An important member in the Parisian Cubist and the Section d’Or groups during the early twentieth century, Laurencin exhibited at the Salon des Indépendants and the Salon d’Automne. Developing a unique approach to abstraction, from about 1910 her palette became paler and her subject matter emphasised a distinctive and enchanted world; a ‘feminine aesthetic’ of pastel colours and curvilinear forms.
Laurencin was a friend and associate of Pablo Picasso, Georges Braque, Albert Gleizes, Robert Delaunay and Francis Picabia. Bisexual, she was romantically involved with both the French poet Guillaume Apollinaire and the American writer Natalie Clifford Barney. Upon the outbreak of the First World War - and married to German-national Baron Otto von Waëtjen (from who she was divorced in 1920) - Laurencin and her husband were exiled to Spain.
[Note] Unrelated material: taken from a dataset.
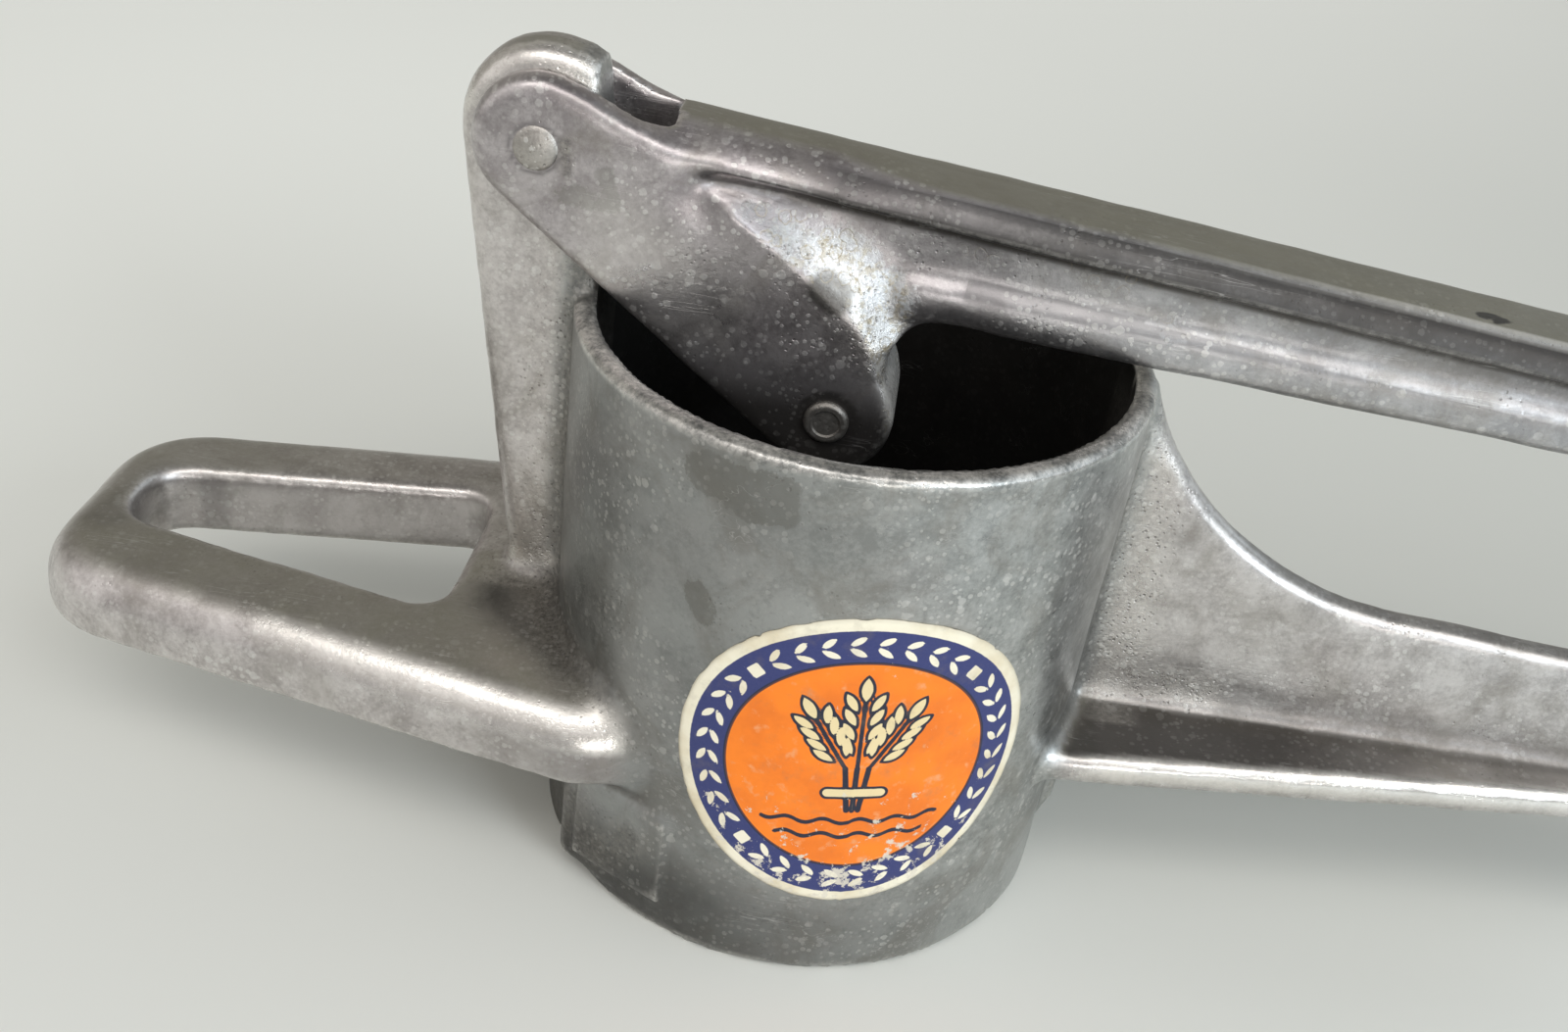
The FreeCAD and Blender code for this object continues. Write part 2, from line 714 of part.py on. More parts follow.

Returning to Paris in 1921 as single woman and a French citizen once more, Laurencin painted portraits of Parisian celebrities and produced theatrical sets of the Ballets Russes. She also illustrated books, such as André Gide's La Tentative Amoureuse and Lewis Caroll's Alice in Wonderland. During the 1930s she also worked as an art teacher.
In 1983, upon the centenary of her birth, the Musée Marie Laurencin opened at Nagano-Ken in Japan, where over five-hundred of her works are held.